Neither do photons have relativistic mass. Without a rest mass, the mass of a photon can’t be increased like other relativistic masses, and that's why a photon can travel at the speed of light without attaining infinite mass.
 
How does that explain gravity affecting the trajectory of something with no mass though?
The deflection of light by gravity is calculated from the equations of general relativity. Most references shy clear of the explanation you seek as it involves th understanding of such jargon as "metric tensors" and "curvature equations".

Since curvature equations involve 10 partial differential equations, they are certainly beyond my mathematical ability to make sense of!

I found this pdf which may contain the answer you seek: https://web.mit.edu/6.055/old/S2009/notes/bending-of-light.pdf

The theory of general relativity formulates gravity in terms of the curvature of spacetime. Newton’s theory is the limit of general relativity that considers only time curvature; general relativity itself also calculates the space curvature.
Since most objects move much slower than the speed of light, meaning that they travel much farther in time than in space, they feel mostly the time curvature.
The Newtonian analysis is fine for those objects.
Since light moves at the speed of light, it sees equal amounts of space and time curvature, so it bends twice as far as the Newtonian theory would predict.
Yes, I know! 😱

 
@ jcx and the Eddington experiment.

For many years, Einstein thought his prediction of the degree of bending of light by the Sun would simply predict the Newtonian value.

By the time of Eddington's experiment, Einstein had come up with a new theory of gravity which predicted twice the deflection.

However it wasn't until the advent of radio astronomy that Einstein's new theory of gravity was finally confirmed by accurate measurements.

Einstein's theory replaces Newton's theory when considering photons which travel at the speed of light.
 
I've only ever played on the "bunny slopes" of Special Relativity, no GR education at all

happy to concede that in GR "its complicated"

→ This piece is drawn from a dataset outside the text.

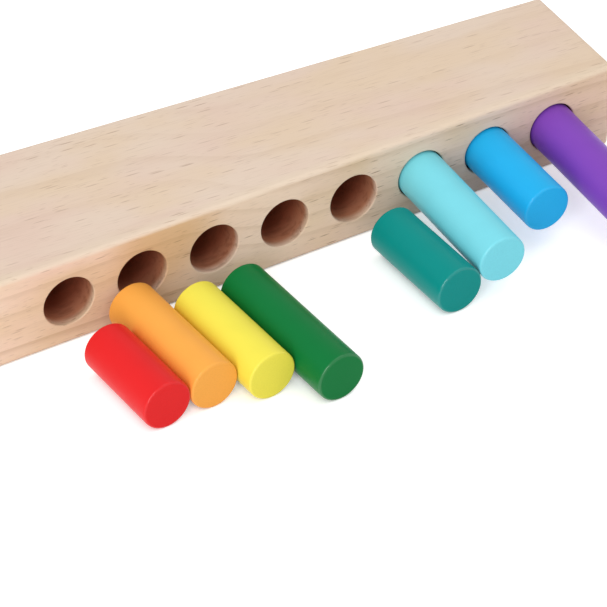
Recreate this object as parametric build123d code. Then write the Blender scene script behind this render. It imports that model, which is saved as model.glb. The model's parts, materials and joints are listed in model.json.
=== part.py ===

maybe my use of "relativistic mass" reflects a cultural difference?

Mass in special relativity - Wikipedia

The term "relativistic mass" tends not to be used in particle and nuclear physics and is often avoided by writers on special relativity, in favor of referring to the body's relativistic energy.[1] In contrast, "invariant mass" is usually preferred over rest energy. The measurable inertia and the warping of spacetime by a body in a given frame of reference is determined by its relativistic mass, not merely its invariant mass. For example, photons have zero rest mass but contribute to the inertia (and weight in a gravitational field) of any system containing them.